I was the first one up in the morning. I made tea and cereal, hiked about a mile up the trail to a bald and watched the sunrise while eating breakfast. When I returned, everyone was stirring. Thea left first, followed by the brothers. Typical trail relationships - fleeting but enjoyable.

My legs were feeling pretty good. I took off before Ed and kept up a steady pace to Glassmine Gap and down to Rock Gap shelter. Wallace Gap was less than a mile ahead and the car at Rainbow Springs a mile beyond that. I left Ed a note and continued on to the car. I left my pack at Rainbow Springs and drove back to pick up Ed – who was now walking down the road. We returned to Rainbow Springs, packed our gear, cleaned up and treated ourselves to a cold drink and ice cream. Ah – the simple pleasures.

By 2 PM we started the drive back. We spent the nigh in a motel well South of Atlanta and were home by 1 PM. on Sunday (Mother’s day). In a strange quirk of events Ronni (my wife) was gone. Knowing that I would miss part of Mother’s day, I had previously arranged for flowers to be sent. The flowers were there, but she had gone to Nashville, TN to visit my daughter. Oh well – a guy tries to stay out of trouble and it still bites him in the a…

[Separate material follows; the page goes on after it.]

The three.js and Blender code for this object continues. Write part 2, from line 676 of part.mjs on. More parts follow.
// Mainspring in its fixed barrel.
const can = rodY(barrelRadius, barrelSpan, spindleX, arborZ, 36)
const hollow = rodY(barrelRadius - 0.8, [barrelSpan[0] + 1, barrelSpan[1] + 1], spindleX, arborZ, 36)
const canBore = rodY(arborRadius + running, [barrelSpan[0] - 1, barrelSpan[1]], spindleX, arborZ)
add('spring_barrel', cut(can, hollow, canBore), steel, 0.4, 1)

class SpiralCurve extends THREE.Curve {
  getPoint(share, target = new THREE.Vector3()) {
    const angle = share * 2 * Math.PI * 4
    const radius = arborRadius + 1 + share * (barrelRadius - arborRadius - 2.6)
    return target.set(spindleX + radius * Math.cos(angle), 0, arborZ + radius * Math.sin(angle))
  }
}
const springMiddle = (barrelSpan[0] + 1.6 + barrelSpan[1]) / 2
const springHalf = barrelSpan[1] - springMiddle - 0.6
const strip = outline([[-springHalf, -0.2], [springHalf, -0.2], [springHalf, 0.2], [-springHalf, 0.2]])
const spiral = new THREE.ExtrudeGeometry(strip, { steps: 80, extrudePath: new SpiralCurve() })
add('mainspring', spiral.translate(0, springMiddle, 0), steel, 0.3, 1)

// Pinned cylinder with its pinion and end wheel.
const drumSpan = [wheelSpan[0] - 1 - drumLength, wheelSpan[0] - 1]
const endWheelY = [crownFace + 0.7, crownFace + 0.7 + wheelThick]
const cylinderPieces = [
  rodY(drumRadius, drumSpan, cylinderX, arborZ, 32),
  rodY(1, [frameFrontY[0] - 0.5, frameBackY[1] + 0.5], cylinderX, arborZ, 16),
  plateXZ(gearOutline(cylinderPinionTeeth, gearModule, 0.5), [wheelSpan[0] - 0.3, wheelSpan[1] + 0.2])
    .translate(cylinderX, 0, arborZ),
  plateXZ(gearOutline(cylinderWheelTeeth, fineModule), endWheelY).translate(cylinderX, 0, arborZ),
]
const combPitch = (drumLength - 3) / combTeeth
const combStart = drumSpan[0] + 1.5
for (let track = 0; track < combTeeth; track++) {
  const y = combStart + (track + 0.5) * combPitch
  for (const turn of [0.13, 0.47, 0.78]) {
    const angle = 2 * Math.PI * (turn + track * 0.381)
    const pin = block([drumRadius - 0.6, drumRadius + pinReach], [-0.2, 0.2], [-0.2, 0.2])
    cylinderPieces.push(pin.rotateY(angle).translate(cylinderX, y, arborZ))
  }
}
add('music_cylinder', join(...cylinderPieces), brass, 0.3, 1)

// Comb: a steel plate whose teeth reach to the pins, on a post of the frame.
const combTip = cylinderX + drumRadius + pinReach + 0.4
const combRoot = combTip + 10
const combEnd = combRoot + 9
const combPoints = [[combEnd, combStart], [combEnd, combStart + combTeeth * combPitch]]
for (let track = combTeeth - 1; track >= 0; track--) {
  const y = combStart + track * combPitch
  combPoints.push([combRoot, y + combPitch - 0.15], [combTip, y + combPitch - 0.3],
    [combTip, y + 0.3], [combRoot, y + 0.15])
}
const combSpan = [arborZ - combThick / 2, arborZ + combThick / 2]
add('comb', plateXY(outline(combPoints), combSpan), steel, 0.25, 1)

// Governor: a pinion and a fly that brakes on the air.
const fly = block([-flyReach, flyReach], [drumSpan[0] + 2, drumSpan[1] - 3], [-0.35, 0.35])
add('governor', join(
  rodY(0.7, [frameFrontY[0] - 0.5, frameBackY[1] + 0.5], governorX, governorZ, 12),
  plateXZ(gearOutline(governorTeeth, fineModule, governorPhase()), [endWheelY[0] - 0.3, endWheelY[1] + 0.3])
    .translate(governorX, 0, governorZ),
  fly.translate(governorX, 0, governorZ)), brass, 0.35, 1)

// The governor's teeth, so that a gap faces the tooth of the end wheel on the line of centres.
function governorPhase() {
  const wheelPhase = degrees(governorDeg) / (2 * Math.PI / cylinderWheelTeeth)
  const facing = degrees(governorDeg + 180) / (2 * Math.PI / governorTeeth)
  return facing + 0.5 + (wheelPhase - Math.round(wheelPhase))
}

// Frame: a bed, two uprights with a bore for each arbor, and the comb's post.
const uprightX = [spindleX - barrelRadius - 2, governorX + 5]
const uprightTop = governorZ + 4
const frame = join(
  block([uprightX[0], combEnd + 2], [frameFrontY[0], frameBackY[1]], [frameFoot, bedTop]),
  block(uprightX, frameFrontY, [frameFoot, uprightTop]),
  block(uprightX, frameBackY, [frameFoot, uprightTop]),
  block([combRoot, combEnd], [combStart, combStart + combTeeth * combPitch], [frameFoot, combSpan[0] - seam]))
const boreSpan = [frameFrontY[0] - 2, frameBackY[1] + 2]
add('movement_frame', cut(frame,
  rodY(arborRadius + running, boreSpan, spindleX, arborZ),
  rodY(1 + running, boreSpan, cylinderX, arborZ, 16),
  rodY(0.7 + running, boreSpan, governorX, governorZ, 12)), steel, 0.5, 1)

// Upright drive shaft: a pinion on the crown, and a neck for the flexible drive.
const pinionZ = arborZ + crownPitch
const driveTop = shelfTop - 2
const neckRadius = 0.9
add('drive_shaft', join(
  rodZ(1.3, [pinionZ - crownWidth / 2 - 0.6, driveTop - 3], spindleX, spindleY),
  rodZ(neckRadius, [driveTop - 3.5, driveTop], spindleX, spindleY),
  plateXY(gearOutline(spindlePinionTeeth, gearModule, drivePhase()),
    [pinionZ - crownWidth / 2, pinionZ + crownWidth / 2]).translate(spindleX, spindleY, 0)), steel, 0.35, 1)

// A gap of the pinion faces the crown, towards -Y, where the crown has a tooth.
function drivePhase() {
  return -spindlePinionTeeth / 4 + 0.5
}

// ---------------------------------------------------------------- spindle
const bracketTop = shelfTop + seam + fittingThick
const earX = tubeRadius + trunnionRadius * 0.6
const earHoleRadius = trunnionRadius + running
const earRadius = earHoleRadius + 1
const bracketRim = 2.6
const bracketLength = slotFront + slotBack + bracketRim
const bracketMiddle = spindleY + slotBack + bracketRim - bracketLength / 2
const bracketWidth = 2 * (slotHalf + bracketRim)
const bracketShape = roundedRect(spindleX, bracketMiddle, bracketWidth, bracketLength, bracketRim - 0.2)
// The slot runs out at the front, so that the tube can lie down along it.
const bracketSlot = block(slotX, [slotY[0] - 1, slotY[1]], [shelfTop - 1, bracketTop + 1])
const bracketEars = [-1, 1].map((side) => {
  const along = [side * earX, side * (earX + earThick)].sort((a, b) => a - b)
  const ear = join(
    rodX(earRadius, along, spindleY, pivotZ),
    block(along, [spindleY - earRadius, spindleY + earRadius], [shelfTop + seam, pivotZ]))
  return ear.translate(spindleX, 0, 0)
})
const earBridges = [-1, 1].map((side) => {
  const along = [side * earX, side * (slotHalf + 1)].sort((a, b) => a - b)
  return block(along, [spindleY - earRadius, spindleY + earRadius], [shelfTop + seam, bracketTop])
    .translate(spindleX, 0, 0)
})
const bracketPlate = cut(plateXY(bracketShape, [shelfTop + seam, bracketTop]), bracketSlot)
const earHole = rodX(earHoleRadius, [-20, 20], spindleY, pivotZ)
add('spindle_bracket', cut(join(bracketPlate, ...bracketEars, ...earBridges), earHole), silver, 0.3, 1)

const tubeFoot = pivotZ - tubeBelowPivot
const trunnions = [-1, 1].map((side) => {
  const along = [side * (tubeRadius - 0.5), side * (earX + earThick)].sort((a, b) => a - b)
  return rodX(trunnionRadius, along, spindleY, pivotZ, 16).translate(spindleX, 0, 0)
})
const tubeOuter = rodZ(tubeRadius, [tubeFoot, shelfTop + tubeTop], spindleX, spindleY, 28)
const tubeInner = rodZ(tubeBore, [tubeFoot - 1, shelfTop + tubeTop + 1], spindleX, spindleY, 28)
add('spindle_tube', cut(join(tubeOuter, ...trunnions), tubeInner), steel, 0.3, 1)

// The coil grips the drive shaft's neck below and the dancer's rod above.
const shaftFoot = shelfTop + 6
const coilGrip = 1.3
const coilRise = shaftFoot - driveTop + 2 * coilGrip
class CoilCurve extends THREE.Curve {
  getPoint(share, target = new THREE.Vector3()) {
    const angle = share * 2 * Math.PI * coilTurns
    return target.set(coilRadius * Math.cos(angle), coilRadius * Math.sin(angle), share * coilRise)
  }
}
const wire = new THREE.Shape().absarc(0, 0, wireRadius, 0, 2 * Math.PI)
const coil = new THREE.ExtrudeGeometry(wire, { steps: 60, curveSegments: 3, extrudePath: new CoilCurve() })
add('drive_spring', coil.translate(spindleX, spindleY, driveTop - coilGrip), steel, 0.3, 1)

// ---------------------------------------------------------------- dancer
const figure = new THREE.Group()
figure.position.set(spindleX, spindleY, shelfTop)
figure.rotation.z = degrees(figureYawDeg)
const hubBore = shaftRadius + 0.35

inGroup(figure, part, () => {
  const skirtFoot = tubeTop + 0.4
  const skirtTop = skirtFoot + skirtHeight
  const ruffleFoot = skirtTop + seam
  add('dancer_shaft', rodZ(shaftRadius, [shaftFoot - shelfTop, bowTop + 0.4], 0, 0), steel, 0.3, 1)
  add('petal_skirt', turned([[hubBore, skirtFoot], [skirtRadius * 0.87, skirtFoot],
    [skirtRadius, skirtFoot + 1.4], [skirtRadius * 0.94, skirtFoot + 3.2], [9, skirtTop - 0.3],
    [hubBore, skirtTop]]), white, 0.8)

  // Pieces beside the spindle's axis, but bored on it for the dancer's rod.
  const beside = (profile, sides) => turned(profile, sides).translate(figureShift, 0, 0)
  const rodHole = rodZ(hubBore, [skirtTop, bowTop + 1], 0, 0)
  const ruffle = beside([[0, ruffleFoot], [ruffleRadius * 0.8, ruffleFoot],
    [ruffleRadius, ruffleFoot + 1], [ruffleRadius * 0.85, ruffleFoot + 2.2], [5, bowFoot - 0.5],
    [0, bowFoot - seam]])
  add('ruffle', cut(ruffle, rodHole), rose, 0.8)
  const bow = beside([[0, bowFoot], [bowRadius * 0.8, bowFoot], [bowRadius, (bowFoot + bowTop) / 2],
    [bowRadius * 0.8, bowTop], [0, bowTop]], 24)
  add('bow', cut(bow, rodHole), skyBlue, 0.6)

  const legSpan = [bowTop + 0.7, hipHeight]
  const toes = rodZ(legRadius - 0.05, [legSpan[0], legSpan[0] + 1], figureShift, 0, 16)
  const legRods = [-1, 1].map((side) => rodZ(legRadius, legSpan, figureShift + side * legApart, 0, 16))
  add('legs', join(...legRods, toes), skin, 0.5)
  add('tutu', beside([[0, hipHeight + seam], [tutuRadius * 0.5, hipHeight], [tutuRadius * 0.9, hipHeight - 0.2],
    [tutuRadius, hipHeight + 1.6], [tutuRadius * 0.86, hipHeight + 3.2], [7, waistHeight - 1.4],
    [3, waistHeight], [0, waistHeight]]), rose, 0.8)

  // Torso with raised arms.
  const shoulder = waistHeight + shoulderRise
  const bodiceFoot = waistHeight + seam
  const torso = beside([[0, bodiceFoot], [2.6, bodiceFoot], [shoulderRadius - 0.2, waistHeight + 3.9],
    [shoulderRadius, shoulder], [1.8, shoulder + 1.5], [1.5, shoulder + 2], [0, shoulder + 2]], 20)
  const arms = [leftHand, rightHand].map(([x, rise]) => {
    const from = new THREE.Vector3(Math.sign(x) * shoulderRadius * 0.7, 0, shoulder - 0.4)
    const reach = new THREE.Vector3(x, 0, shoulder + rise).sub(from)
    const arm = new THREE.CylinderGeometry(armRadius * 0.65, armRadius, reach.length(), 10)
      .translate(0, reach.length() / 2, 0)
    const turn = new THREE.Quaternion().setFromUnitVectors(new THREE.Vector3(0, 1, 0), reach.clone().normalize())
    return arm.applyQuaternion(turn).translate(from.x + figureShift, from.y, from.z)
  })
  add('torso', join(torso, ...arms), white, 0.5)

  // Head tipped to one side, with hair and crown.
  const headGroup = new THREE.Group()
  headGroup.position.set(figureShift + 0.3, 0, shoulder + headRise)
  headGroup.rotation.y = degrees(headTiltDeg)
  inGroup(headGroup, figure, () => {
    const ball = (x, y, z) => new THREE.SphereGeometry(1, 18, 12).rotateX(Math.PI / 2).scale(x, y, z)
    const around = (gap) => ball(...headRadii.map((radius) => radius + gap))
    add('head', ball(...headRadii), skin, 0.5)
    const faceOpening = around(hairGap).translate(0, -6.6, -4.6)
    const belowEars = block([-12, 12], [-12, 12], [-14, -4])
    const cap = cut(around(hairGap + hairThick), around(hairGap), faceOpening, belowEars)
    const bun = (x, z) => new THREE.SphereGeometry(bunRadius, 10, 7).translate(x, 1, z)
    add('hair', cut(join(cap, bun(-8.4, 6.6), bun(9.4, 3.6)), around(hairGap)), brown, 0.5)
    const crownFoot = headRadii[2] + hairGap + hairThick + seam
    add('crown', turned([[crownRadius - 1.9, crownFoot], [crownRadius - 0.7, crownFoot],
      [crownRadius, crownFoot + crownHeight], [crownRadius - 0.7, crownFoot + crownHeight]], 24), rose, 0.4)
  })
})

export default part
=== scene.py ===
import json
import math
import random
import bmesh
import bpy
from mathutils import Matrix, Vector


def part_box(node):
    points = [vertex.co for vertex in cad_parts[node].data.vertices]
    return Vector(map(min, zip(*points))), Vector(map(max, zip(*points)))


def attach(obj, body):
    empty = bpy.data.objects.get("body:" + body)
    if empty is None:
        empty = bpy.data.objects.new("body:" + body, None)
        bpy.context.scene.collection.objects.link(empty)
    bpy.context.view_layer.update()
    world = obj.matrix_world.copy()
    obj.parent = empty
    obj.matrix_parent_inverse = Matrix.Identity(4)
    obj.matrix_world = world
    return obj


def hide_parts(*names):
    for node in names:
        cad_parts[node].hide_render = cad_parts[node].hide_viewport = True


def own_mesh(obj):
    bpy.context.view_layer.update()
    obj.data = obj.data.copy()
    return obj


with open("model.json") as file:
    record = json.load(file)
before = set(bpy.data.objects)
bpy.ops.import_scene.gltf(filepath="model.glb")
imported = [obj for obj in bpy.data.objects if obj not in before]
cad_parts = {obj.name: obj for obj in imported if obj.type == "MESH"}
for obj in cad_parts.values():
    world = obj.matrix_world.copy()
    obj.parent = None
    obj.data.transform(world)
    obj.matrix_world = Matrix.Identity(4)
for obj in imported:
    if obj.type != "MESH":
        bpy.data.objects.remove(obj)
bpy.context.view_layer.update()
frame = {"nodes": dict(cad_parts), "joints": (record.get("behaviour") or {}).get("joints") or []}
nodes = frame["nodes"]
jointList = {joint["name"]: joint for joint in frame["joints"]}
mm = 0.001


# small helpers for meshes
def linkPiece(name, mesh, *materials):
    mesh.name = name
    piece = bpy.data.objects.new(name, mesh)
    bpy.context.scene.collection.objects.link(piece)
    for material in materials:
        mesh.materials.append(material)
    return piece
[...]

Except for a few bad sections this was a nice hike. Water was never a problem, but with clear sunny skies it was unseasonably warm (50 to 85 degrees). I developed a profile of this trip using a software package from Maptech. It listed the distance as 21.4 miles with 5,148 feet of ascent, 4,489 feet of descent and an average grade of 10%.

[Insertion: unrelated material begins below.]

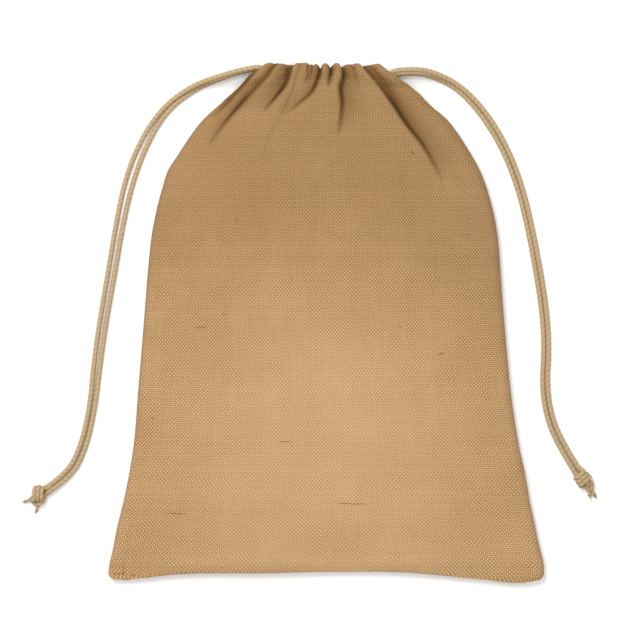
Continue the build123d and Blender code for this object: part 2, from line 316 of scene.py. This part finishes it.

Hiking with a buddy is a misnomer. I realized that many hiking buddies actually hike alone. They meet maybe for a short lunch but generally at a pre-arranged campsite at the end of the day. You enjoy good conversation over dinner reviewing the events of the day and planning the itinerary for tomorrow. Some (like me) even prefer to sleep in separate tents or shelters. This provides a good balance of safety and solitude.